Nolo Press, publisher of a wide array of self-help books,
has recently released Special Needs
Trusts: Protect Your Child’s Financial Future by Stephen Elias. Not a specialist in this area, Attorney Elias
has written a number of books for Nolo on a wide range of legal topics
including How to File for Chapter 7
Bankruptcy, Getting Paid: How to
Collect from Bankrupt Debtors, The
Independent Paralegal’s Handbook: Everything You Need to Run a Business
Preparing Legal Paperwork for the Public, and Collect Your Court Judgment (How to Collect When You Win a Lawsuit),
A Dictionary of Patent, Copyright and
Trademark Terms, and The Living
Together Handbook.
While the book provides a user-friendly overview and can be
helpful in illustrating the effects of inheritances and income on government
benefits, it has a number of serious shortcomings.
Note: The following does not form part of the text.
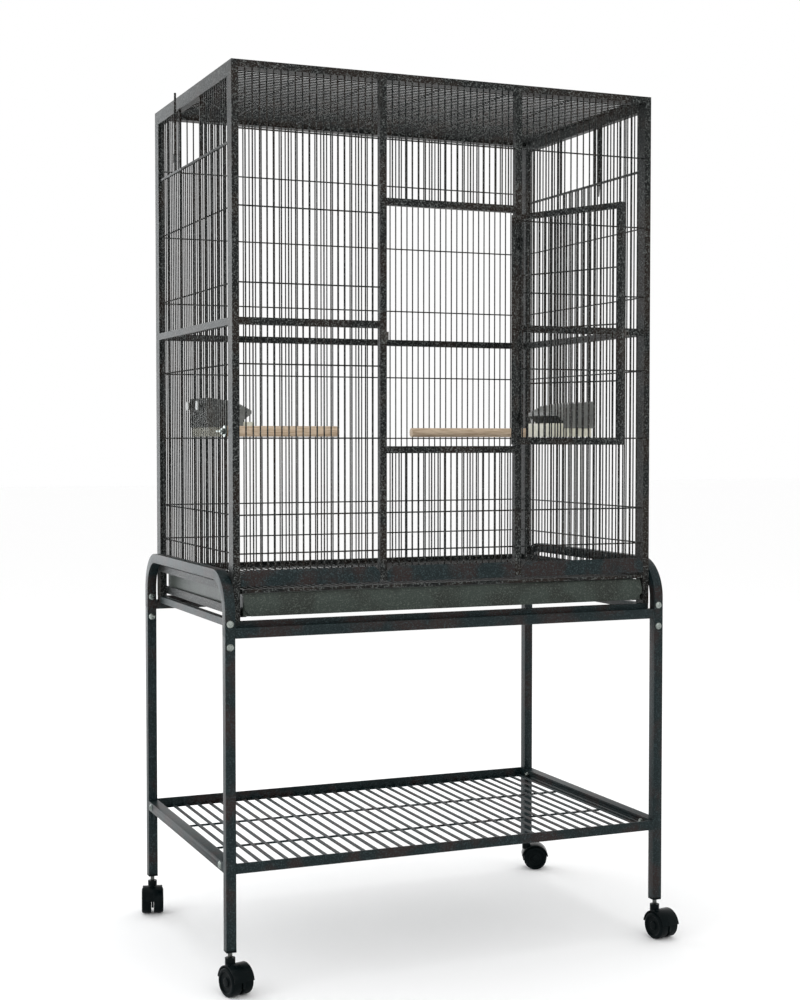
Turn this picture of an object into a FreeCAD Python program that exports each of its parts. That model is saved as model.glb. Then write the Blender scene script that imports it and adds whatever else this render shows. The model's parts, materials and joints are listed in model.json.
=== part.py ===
import FreeCAD, Part
import math
import os

os.makedirs("parts", exist_ok=True)
V = FreeCAD.Vector

# Sizes in mm. Origin on the floor under the middle of the stand: +X right, -Y front, +Z up.
cage_w = 827.0          # cage body, left to right
cage_d = 518.6          # cage body, front to back
cage_top = 1600.0       # height of the roof rim above the floor
deck_z = 639.0          # where the wire panels stand on the base frame
bar = 12.7              # square bars that frame the wire panels
slim = 4.0              # slimmer bars round the nest openings and their doors
wire = 2.6              # diameter of every wire
pitch = 13.0            # target spacing of the wires
wire_gap = 0.05         # between a vertical wire and a cross wire
mid_rail = 1150.0       # underside of the rail at half height
cross_z = (755.0, 822.0, 955.0, 1083.0, 1223.0, 1354.0, 1485.0)
roof_cross = 130.0      # target spacing of the roof's cross wires
front_low = 702.0       # underside of the front panel's bottom rail
side_low = 689.0        # underside of the side and back bottom rails

post_x = 134.0          # middle of the two inner front posts
sill_z = 928.0          # underside of the rail below the main door
head_z = 1368.0         # underside of the rail above the main door
door_gap_x = 3.75       # main door to each inner post
door_gap_low = 2.8      # main door to the rail below it
door_gap_top = 7.0      # main door to the rail above it
door_cross = (1054.0, 1152.0, 1250.0)
door_bar = 10.0         # square bars of the main door
door_open = 113.0       # main door's opening angle in the modelled pose
hinge_z = (990.0, 1310.0)
knuckle_r = 3.6
hinge_pin_r = 2.0
knuckle_h = 6.0
hinge_plate = 1.5
run_gap = 0.05          # radial clearance of every running fit
side_gap = 0.3          # clearance between moving parts that pass each other

bolt_z = 1136.0         # height of the latch bolt
bolt_r = 3.0
bolt_travel = 16.0

nest_y = (-50.0, 87.0)  # nest opening in the side panels
nest_drop = 134.0       # sill of the nest openings below the roof's top
nest_lap = 4.0          # how far a nest door laps past its opening
nest_stand = 1.0        # nest door's distance from the side panel
nest_ajar = (15.0, 29.0)
nest_pin_r = 1.5

strip_t = 1.5           # sheet thickness of strips, runners and tray
strip_z = (699.0, 727.0)
grille_z = 688.3
grille_frame = 6.0
grille_side = 3.3       # between the grille and the side panels
tray_z = 647.3
tray_top = 685.0
tray_side = 5.8         # between the tray and the side panels
tray_fold = 668.0

tube = 18.0             # square tube of the stand
wall = 1.5
stand_gap = 1.3         # between the cage body and the stand's rails
leg_gap = 2.0           # between the cage body and the legs' inner faces
leg_top = 617.0         # joint between a leg and the arch above it
arch_top = 727.0
arch_r = 66.0           # bend radius of the arch's centre line
rail_low = 612.0        # underside of the stand's front and back rails
shelf_low = 206.0       # underside of the shelf's rails
angle_t = 2.0
angle_w = 12.0
shelf_pitch = 24.5
shelf_bar_w = 6.0
shelf_bar_t = 3.0
plug_gap = 0.1
screw_r = 2.5
gusset = (18.0, 40.0, 3.0)

wheel_r = 25.0
wheel_t = 19.0
web_t = 4.0
trail = 19.0
axle_r = 3.0
hood_t = 2.7            # thickness of a hood over its wheels
stem_r = 4.0
caster_turn = {"front_left": -75.0, "back_left": -104.0, "front_right": -80.0, "back_right": -24.0}
wheel_edge = 4.0        # rounding of the wheels' outer edges
cap_t = 3.5             # closed outer end of a wheel's bore

feeder_deep = 88.0      # cup, from the side wires inwards
feeder_step = 6.0       # how far the cup stands out past the hood's lip
feeder_y = (-67.0, 60.0)
feeder_z = (958.0, 1029.0)
feeder_lip = (1000.0, 1006.0)
hood_knee = (51.0, 7.0) # where the hood's roof turns down: from the side wires, below the top
cheek_foot = 66.0       # lower edge of the cheeks, from the side wires inwards
feeder_t = 2.0
cup_h = 27.0
perch_r = 9.5
perch_z = 967.0
perch_y = 200.0
perch_len = (208.0, 291.0)

# Derived positions
grille_half = cage_w / 2 - bar - grille_side
tray_half = cage_w / 2 - bar - tray_side
screw_z = (rail_low - 15, rail_low + tube + 7)
leg_low = 2 * wheel_r + 24
boss_top = 2 * wheel_r + 10
stem_foot = 2 * wheel_r + 1
nest_low = cage_top - nest_drop
hx = cage_w / 2
hy = cage_d / 2
ix = hx - bar           # inner faces of the side panels
iy = hy - bar           # inner faces of the front and back panels
rim_z = cage_top - bar
leg_x = hx + leg_gap + tube / 2
leg_y = hy + stand_gap + tube / 2
rail_y = leg_y - tube / 2
rail_x = leg_x - tube / 2
door_hx = post_x - bar / 2 - door_gap_x
door_low = sill_z + bar + door_gap_low
door_top = head_z - door_gap_top
hinge_x = post_x - bar / 2 - door_gap_x / 2
hinge_y = -hy - knuckle_r - 0.6
nest_x = hx + nest_stand + slim / 2
nest_top = rim_z - bar
wire_out = hx - bar / 2 + (wire + wire_gap) / 2   # vertical wires' distance from the middle plane
wire_in = wire_out - wire - wire_gap


def box(x0, x1, y0, y1, z0, z1):
    """A block between two corners, in any order."""
    lo = V(min(x0, x1), min(y0, y1), min(z0, z1))
    return Part.makeBox(abs(x1 - x0), abs(y1 - y0), abs(z1 - z0), lo)


def rod(p, q, r):
    """A round bar from p to q."""
    a = V(*p)
    d = V(*q) - a
    return Part.makeCylinder(r, d.Length, a, d)


def fuse(shapes):
    return shapes[0].multiFuse(shapes[1:]) if len(shapes) > 1 else shapes[0]


def prism(points, direction):
    """A flat outline pushed along a direction."""
    loop = Part.makePolygon([V(*p) for p in points + points[:1]])
    return Part.Face(loop).extrude(V(*direction))


def mirror_x(shape):
    return shape.mirror(V(0, 0, 0), V(1, 0, 0))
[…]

The shortcomings are perhaps related to the limited target
audience of the book: people with small
special needs trusts. Of sixteen examples
that mention specific dollar figures, not one is over $300,000. The average example cited has less than
$125,000 in it.
The book is filled with warnings including the repeated
suggestion that readers keep up with legal changes and may want to work with a
lawyer to do so. It also mentions the
fact that trusts should take account of the many differences between states.
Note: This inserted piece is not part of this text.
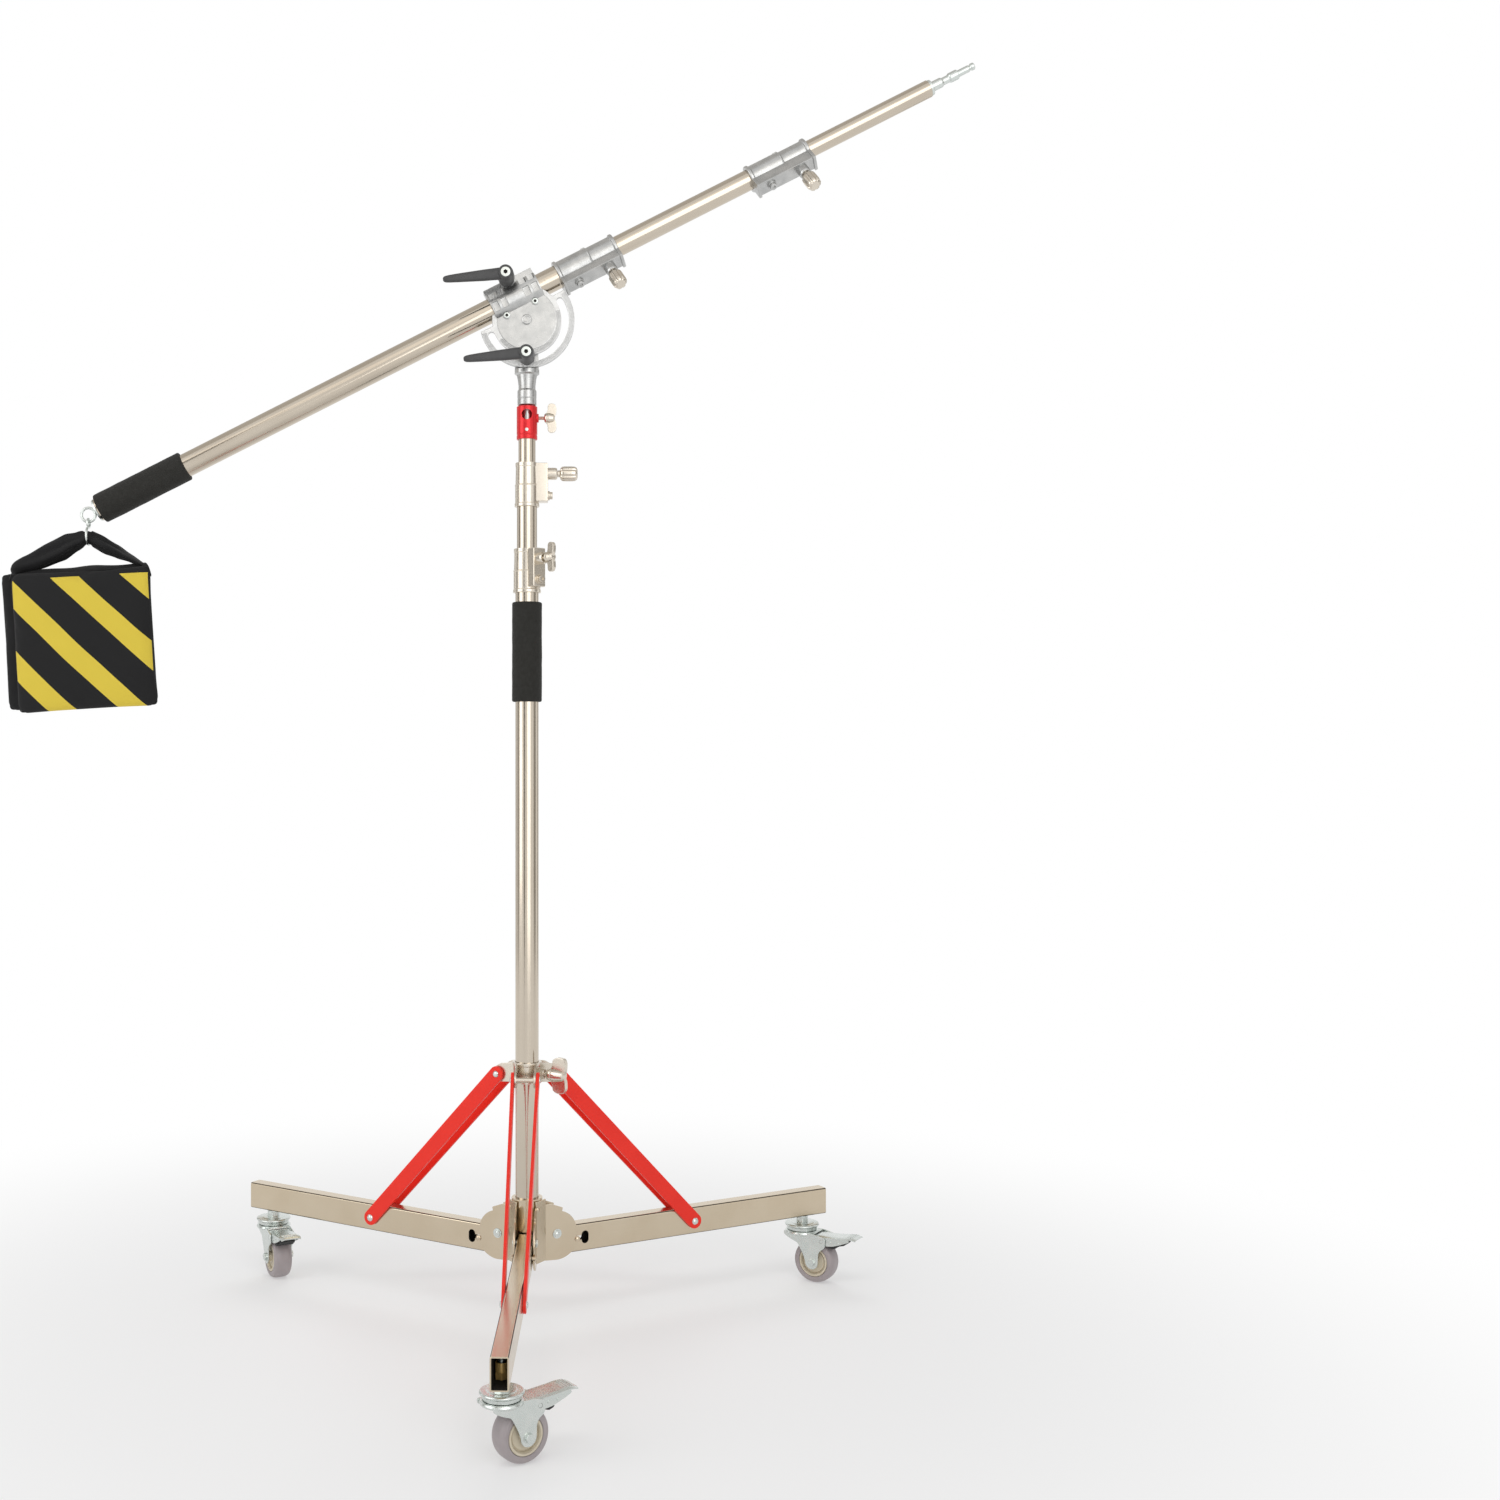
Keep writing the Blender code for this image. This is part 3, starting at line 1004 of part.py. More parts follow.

The author also acknowledges several situations where the Nolo
boilerplate trust won’t work, most notably:
- If you want the trust to be able to receive
gifts from other members of your family
- If your child has money of his or her own (such
as from an inheritance or settlement)
- If you want to customize your trust in any
way. Nolo says don’t change the trust
language at all.
- If you want to name a corporate trustee in your
trust (always a good idea at some point in your child’s life because most of
the people that you think will be good trustees will be too old to take care of
your child long after you are gone).
Unfortunately for readers, the author fails to acknowledge
many other situations where the trust won’t work. Here are a few of the traps for the unwary
that the author does not warn the reader about.
- Many worthy pooled trusts that are available
only through attorneys
- The Nolo boilerplate trust includes avoidable
risk that trustee will foolishly terminate the trust while your child still
needs it
- Your child cannot benefit from your retirement
accounts such as IRAs and 401(k)s using the Nolo trust without negative (and
perhaps severe) consequences for taxes and benefits eligibility.
The Nolo boilerplate trust is a scant 6 pages. The trust I created for my own brother is 65
pages. I didn’t make it long as an
excuse to write late into the night every night. It’s long because it’s complete.
When the author acknowledged that “Almost without exception,
special needs trust lawyers think people shouldn’t create special needs trusts
themselves,” I was left to wonder why
readers would scrimp on the one tool that will provide for their child’s lifetime
care after they are gone and can do nothing more for that child.